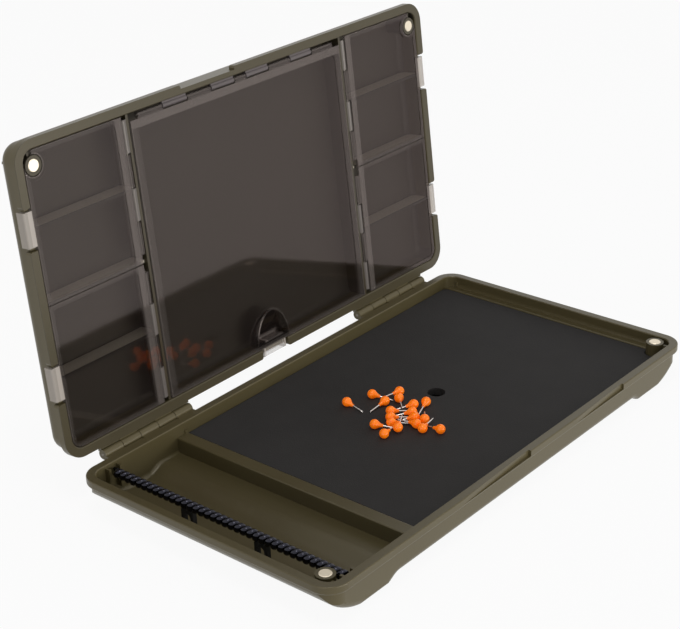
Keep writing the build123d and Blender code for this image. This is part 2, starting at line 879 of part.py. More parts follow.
def scoop_form(margin, floor):
    """The half ellipse of the scoop, cut to its sloping floor, grown by a margin."""
    with BuildPart() as form:
        with BuildSketch(Plane.XY.offset(door_low)):
            with Locations((0, centre_far)):
                Ellipse(scoop_half_width + margin, scoop_height + margin)
        extrude(amount=scoop_depth + 3)
        with BuildSketch(Plane.YZ):
            with BuildLine():
                Polyline(
                    (scoop_back - margin, door_low),
                    (scoop_back - margin, door_low + 1.0 + margin),
                    (scoop_end - scoop_floor_run, floor),
                    (scoop_end + margin, floor),
                    (scoop_end + margin, door_low),
                    close=True,
                )
            make_face()
        extrude(amount=scoop_half_width + margin, both=True, mode=Mode.INTERSECT)
    return form.part


with BuildPart() as closed_centre_door:
    with BuildSketch(Plane.XY.offset(door_low)):
        with Locations((0, (centre_near + centre_far) / 2)):
            Rectangle(2 * (partition_inner - 2 * door_gap), centre_far - centre_near)
    extrude(amount=door_thickness)
    with BuildSketch(Plane.XY.offset(door_low)):
        with Locations((0, (centre_recess_start + centre_recess_end) / 2)):
            RectangleRounded(
                2 * (partition_inner - 2 * door_gap - panel_hinge_border),
                centre_recess_end - centre_recess_start,
                panel_corner,
            )
    extrude(amount=panel_recess, mode=Mode.SUBTRACT)
    moving_knuckles = [(middle, centre_knuckle) for middle in centre_knuckle_places[1::2]]
    for middle, length in [(0.0, middle_knuckle), *moving_knuckles]:
        with BuildSketch(Plane.YZ.offset(middle)):
            with Locations((centre_axis_y, door_axis_z)):
                Circle(door_knuckle_radius)
            with Locations((centre_axis_y, door_axis_z)):
                Rectangle(
                    hinge_panel_gap + 0.5,
                    door_knuckle_radius,
                    align=(Align.MIN, Align.MAX),
                )
        extrude(amount=length / 2 - door_gap, both=True)
    with Locations(Location((0, centre_axis_y, door_axis_z), (0, 90, 0))):
        Cylinder(door_pin_radius + pin_clearance, 2 * partition_inner, mode=Mode.SUBTRACT)
    add(clip(Plane.YZ, wall_width / 2, centre_far))
    add(scoop_form(scoop_wall, door_low + scoop_depth + scoop_wall))
    add(scoop_form(0.0, door_low + scoop_depth), mode=Mode.SUBTRACT)

with BuildPart() as door_centre:
    with Locations(swing):
        add(closed_centre_door.part)
door_centre.part.label = "door_centre"
export_step(door_centre.part, "parts/door_centre.step")

# Foam board

board_left = divider_right + board_clearance
board_right = end_ledge_inner - board_clearance
board_half = room_width / 2 - board_clearance

with BuildPart() as rig_board:
    with BuildSketch(Plane.XY.offset(board_top - board_thickness)) as board_plan:
        with Locations(((board_left + board_right) / 2, 0)):
            Rectangle(board_right - board_left, 2 * board_half)
        fillet(board_plan.vertices().sort_by(Axis.X)[-2:].sort_by(Axis.Y)[-1], 4.0)
        with Locations((post_x, post_y)):
            Circle(post_radius + 2 * board_clearance, mode=Mode.SUBTRACT)
            Rectangle(20, 20, align=(Align.MIN, Align.MAX), mode=Mode.SUBTRACT)
        with Locations((finger_hole_x, finger_hole_y)):
            Circle(finger_hole_radius, mode=Mode.SUBTRACT)
    extrude(amount=board_thickness)
    chamfer(rig_board.faces().sort_by(Axis.X)[-1].edges().sort_by(Axis.Z)[0], 1.5)
rig_board.part.label = "rig_board"
export_step(rig_board.part, "parts/rig_board.step")

# Coil spring of the narrow compartment

spring_start_angle = -pi / 2
coil_reach = 2 * pi * spring_coil_radius


def helix_point(turn):
    """Centre of the wire after so many turns."""
    angle = 2 * pi * turn + spring_start_angle
    return Vector(
        spring_x + spring_coil_radius * cos(angle),
        turn * spring_pitch - spring_half,
        spring_z + spring_coil_radius * sin(angle),
    )


def helix_heading(turn):
    """Direction of the wire after so many turns."""
    angle = 2 * pi * turn + spring_start_angle
    return Vector(-coil_reach * sin(angle), spring_pitch, coil_reach * cos(angle)).normalized()


def arc_middle(start, corner, end):
    """Middle of the arc that is tangent to both sides of a corner at their ends."""
    half_chord = (end - start).length / 2
    side = (corner - start).length
    middle = (start + end) * 0.5
    rise = (corner - middle).length
    lift = half_chord * (side - half_chord) / rise
    return middle + (corner - middle).normalized() * lift


def biarc(start, end, start_heading, end_heading):
    """Points of the two arcs of equal reach that join two points with their headings."""
    chord = end - start
    headings = start_heading + end_heading
    a = 2 * (1 - start_heading.dot(end_heading))
    b = 2 * chord.dot(headings)
    reach = (sqrt(b * b + 4 * a * chord.dot(chord)) - b) / (2 * a)
    first = start + start_heading * reach
    second = end - end_heading * reach
    joint = (first + second) * 0.5
    return arc_middle(start, first, joint), joint, arc_middle(joint, second, end)


# Each end bends out of the coil and runs straight into the tray's wall
along = Vector(0, 1, 0)
end_turn = acos(helix_heading(0).dot(along))
end_corner_reach = spring_end_bend * tan(end_turn / 2)
first_point = helix_point(0)
last_point = helix_point(spring_turns)
start_corner = first_point - helix_heading(0) * end_corner_reach
start_bend = start_corner - along * end_corner_reach
finish_corner = last_point + helix_heading(spring_turns) * end_corner_reach
finish_bend = finish_corner + along * end_corner_reach
start_wall = Vector(start_bend.X, -room_width / 2, start_bend.Z)
finish_wall = Vector(finish_bend.X, room_width / 2, finish_bend.Z)

with BuildLine() as spring_path:
    Line(start_wall, start_bend)
    ThreePointArc(start_bend, arc_middle(start_bend, start_corner, first_point), first_point)
    for half_turn in range(2 * spring_turns):
        begin, finish = helix_point(half_turn / 2), helix_point((half_turn + 1) / 2)
        first_middle, joint, second_middle = biarc(
            begin, finish, helix_heading(half_turn / 2), helix_heading((half_turn + 1) / 2)
        )
        ThreePointArc(begin, first_middle, joint)
        ThreePointArc(joint, second_middle, finish)
    ThreePointArc(last_point, arc_middle(last_point, finish_corner, finish_bend), finish_bend)
    Line(finish_bend, finish_wall)

with BuildPart() as hook_spring:
    with BuildSketch(Plane(origin=start_wall, z_dir=along)):
        Circle(spring_wire / 2)
    sweep(path=spring_path.wire())
hook_spring.part.label = "hook_spring"
export_step(hook_spring.part, "parts/hook_spring.step")

samples_in_turn = 16
spring_wire_path = spring_path.wire()
sample_count = int(spring_wire_path.length / (coil_reach / samples_in_turn))
samples = [spring_wire_path.position_at(k / sample_count) for k in range(sample_count + 1)]
least_gap = min(
    (samples[i] - samples[j]).length - spring_wire
    for i in range(sample_count + 1)
    for j in range(i + samples_in_turn // 2, min(i + 3 * samples_in_turn, sample_count + 1))
)
print("least gap of the spring to itself in mm:", round(least_gap, 2))

# Saddles that carry the spring, each standing on its pad


def spring_support(side):
    """An arch with two legs and a shallow groove for the spring."""
    groove = spring_outer_radius + support_clearance
    top = spring_z - groove + 0.5
    with BuildPart() as saddle:
        with BuildSketch(Plane.YZ.offset(spring_x)) as side_view:
            with Locations((side * support_y, support_pad_top)):
                Rectangle(support_width, top - support_pad_top, align=(Align.CENTER, Align.MIN))
            fillet(side_view.vertices().group_by(Axis.Y)[-1], 0.8)
            with Locations((side * support_y, support_pad_top)):
                Rectangle(
                    support_width - 2 * support_leg,
                    5.0,
                    align=(Align.CENTER, Align.MIN),
                    mode=Mode.SUBTRACT,
                )
            with Locations((side * support_y, support_pad_top + 5.0)):
                Circle(support_width / 2 - support_leg, mode=Mode.SUBTRACT)
        extrude(amount=support_thickness / 2, both=True)
        with Locations(Location((spring_x, side * support_y, spring_z), (90, 0, 0))):
            Cylinder(groove, support_width + 2, mode=Mode.SUBTRACT)
    return saddle.part


with BuildPart() as spring_support_front:
    add(spring_support(-1))
spring_support_front.part.label = "spring_support_front"
export_step(spring_support_front.part, "parts/spring_support_front.step")

with BuildPart() as spring_support_rear:
    add(spring_support(1))
spring_support_rear.part.label = "spring_support_rear"
export_step(spring_support_rear.part, "parts/spring_support_rear.step")

# Loose rig pins on the board: a pear head on a steel shaft with a point

with BuildPart() as head_form:
    with BuildSketch(Plane.XZ):
        with BuildLine() as head_line:
            side_arc = CenterArc((0, 0), head_radius, -90, 125)
            Bezier(
                side_arc @ 1,
                (side_arc @ 1) + (side_arc % 1) * 1.6,
                (neck_radius, neck_reach - 1.4),
                (neck_radius, neck_reach),
            )
            Line((neck_radius, neck_reach), (0, neck_reach))
            Line((0, neck_reach), (0, -head_radius))
        make_face()
    revolve(axis=Axis.Z)

with BuildPart() as shaft_form:
    with BuildSketch(Plane.XZ):
        with BuildLine():
            Polyline(
                (0, neck_reach),
                (shaft_radius, neck_reach),
                (shaft_radius, pin_reach - point_length),
                (point_radius, pin_reach),
                (0, pin_reach),
                close=True,
            )
        make_face()
    revolve(axis=Axis.Z)


def pin_place(x, y, head_height, heading, tip_height):
    """Where one pin's head is, and which way its shaft runs down to the point."""
    drop = (head_height - tip_height) / pin_reach
    level = sqrt(1 - drop * drop)
    way = (level * cos(radians(heading)), level * sin(radians(heading)), -drop)
    return Plane(origin=(x, y, board_top + head_height + pin_clearance), z_dir=way).location


pin_places = [pin_place(*rig_pin) for rig_pin in rig_pins]

with BuildPart() as pin_heads:
    with Locations(*pin_places):
        add(head_form.part)
pin_heads.part.label = "pin_heads"
export_step(pin_heads.part, "parts/pin_heads.step")

with BuildPart() as pin_shafts:
    with Locations(*pin_places):
        add(shaft_form.part)
pin_shafts.part.label = "pin_shafts"
export_step(pin_shafts.part, "parts/pin_shafts.step")
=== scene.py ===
# %% [markdown]
# # A rig box, dressed in Blender
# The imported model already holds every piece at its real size: two olive trays, smoked doors, a foam
# board, a spring and loose pins. This lesson gives those pieces the finishes of the real box, adds the
# few forms that only the eye needs, and sets up the studio.

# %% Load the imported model
import json
from math import cos, radians, sin

import bmesh
import bpy
import numpy as np
from mathutils import Matrix, Vector


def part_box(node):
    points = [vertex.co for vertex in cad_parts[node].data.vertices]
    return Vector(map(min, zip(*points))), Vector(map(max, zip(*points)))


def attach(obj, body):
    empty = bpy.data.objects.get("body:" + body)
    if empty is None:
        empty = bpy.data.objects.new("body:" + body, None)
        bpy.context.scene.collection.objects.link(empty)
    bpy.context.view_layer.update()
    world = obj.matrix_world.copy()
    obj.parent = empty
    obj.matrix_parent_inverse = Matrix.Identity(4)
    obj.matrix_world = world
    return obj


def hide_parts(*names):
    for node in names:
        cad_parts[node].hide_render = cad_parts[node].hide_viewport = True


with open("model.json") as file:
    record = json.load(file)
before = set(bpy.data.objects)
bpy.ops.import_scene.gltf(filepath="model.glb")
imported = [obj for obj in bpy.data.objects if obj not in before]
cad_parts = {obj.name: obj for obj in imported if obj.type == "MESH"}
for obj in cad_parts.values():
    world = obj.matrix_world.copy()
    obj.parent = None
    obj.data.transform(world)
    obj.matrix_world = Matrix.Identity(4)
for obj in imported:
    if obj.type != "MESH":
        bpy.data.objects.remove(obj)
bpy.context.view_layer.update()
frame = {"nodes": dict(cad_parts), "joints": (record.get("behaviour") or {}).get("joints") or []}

nodes = frame["nodes"]
mm = 0.001

# %% [markdown]
# A photograph can be matched when its camera is known. This one was solved from eight corners of the base
# and the lid: where the lens stood, where it looked, its focal length in pixels, and the pixel that its
# axis meets. The lens shift moves that pixel off the middle of the picture.

# %% Camera
photo_width, photo_height = 680, 629
focal_length_px = 1653.5
camera_place = Vector((-0.6852, -0.5363, 0.4952))
azimuth, elevation, roll = radians(-48.30), radians(24.37), radians(-2.28)
axis_column, axis_row = 302.5, 288.1
sensor_width_mm = 36.0
nearest_seen = 10 * mm


def camera_turn(azimuth, elevation, roll):
    """Rotation whose columns are the picture's right, the picture's up and the way back to the lens."""
    back = Vector((sin(azimuth) * cos(elevation), -cos(azimuth) * cos(elevation), sin(elevation)))
    level_right = (-back).cross(Vector((0, 0, 1))).normalized()
    level_up = level_right.cross(-back)
    right = cos(roll) * level_right + sin(roll) * level_up
    up = cos(roll) * level_up - sin(roll) * level_right
    return Matrix((right, up, back)).transposed()


camera_data = bpy.data.cameras.new("studio_camera")
camera_data.sensor_width = sensor_width_mm
camera_data.lens = focal_length_px * sensor_width_mm / photo_width
camera_data.shift_x = (photo_width / 2 - axis_column) / photo_width
camera_data.shift_y = (axis_row - photo_height / 2) / photo_width
camera_data.clip_start = nearest_seen
camera = bpy.data.objects.new("studio_camera", camera_data)
camera.matrix_world = Matrix.Translation(camera_place) @ camera_turn(azimuth, elevation, roll).to_4x4()
bpy.context.scene.collection.objects.link(camera)
bpy.context.scene.camera = camera
print("lens in mm:", round(camera_data.lens, 2))

# %% [markdown]
# Every material below is a small tree of nodes. One helper adds a node, sets its properties, fills its
# sockets and links them, so that a material reads from top to bottom. Colours are written as sRGB hex
# values. A Mix node of colours keeps them in its sockets 6 and 7, and gives the result in its output 2.

# %% Material helpers


def linear(hex_colour):
    """The linear RGBA of an sRGB hex colour."""
    srgb = np.array([int(hex_colour[i:i + 2], 16) for i in (0, 2, 4)]) / 255
    value = np.where(srgb <= 0.04045, srgb / 12.92, ((srgb + 0.055) / 1.055) ** 2.4)
    return (*value.tolist(), 1.0)


def add(tree, kind, sockets=None, **settings):
    """Adds one node: settings are its properties.

    A socket takes a value, another node's output, or a whole node, which stands for its first output.
    """
    new = tree.nodes.new("ShaderNode" + kind)
    for name, value in settings.items():
        setattr(new, name, value)
    for key, value in (sockets or {}).items():
        if isinstance(value, bpy.types.Node):
            value = value.outputs[0]
        if isinstance(value, bpy.types.NodeSocket):
            tree.links.new(value, new.inputs[key])
        else:
            new.inputs[key].default_value = value
    return new


def new_material(name):
    """An empty node material, its tree, and the place on the piece that its patterns read."""
    material = bpy.data.materials.new(name)
    material.use_nodes = True
    tree = material.node_tree
    tree.nodes.clear()
    return material, tree, add(tree, "TexCoord").outputs["Object"]


print("middle grey in linear light:", round(linear("808080")[0], 3))

# %% [markdown]
# Some finishes change across one moulding, as at a door's thicker border. Such zones are straight bands
# when the lid is drawn shut, but the lid is packed open, so its places are first turned back about the
# hinge. A mask is then 1 inside a band and 0 outside, and masks are joined by the larger or the smaller
# of two.

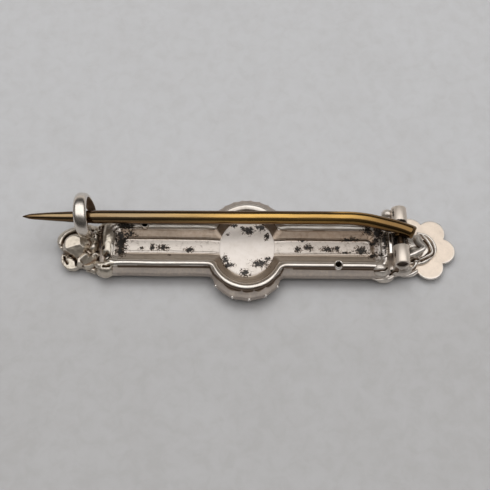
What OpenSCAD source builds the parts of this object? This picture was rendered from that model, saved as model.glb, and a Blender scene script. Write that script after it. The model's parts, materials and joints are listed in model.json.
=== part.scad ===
// Silver bar brooch with a horseshoe medallion, lying face down: X along the bar, Z up to the pin

/* [Bar and medallion] */
// Half length of the bar, to the crest of its end rim
bar_half = 15.2; // [13:0.1:17]
// Half width of the bar, to the crest of its side rims
rim_y = 2.35; // [2.1:0.05:2.6]
// Half width of the oval medallion along the bar, to the crest of its rim
oval_a = 4.3; // [4:0.1:4.8]
// Half width of the oval medallion across the bar, to the crest of its rim
oval_b = 4.95; // [4.5:0.05:5.4]
// Radius of the rim where it turns from the bar into the medallion
turn_r = 0.9; // [0.7:0.05:1.2]
// Radius of the rim at the four corners of the bar
corner_r = 1.1; // [0.9:0.05:1.5]
// How far the sloping skirt stands outside the rim's crest
skirt = 1.3; // [1.1:0.05:1.4]
// How much of the medallion's skirt is tucked in towards the bar
skirt_tuck = 1.2; // [0:0.1:1.4]
// The bar's skirt as a share of the medallion's
bar_share = 0.87; // [0.8:0.01:1]
// How far the scallops of the medallion's border stand out
scallop_out = 0.1; // [0.05:0.01:0.2]
// Radius of the small beads between the scallops
bead_r = 0.2; // [0.12:0.01:0.28]
// Thickness of the metal round the hollow
wall = 0.32; // [0.25:0.01:0.4]

/* [Heights above the table] */
// Plain face of the bar
face_z = 0.6; // [0.5:0.05:0.7]
// Sharp outer edge of the skirt
edge_z = 1.65; // [1.55:0.05:1.75]
// Floor of the recess in the back
floor_z = 1.85; // [1.7:0.05:2]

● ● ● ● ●

EXERCISE INSTRUCTIONS =>
Note how many lines of the material contain the string "after". Then report that number by itself.

FINISHED TASK =>
3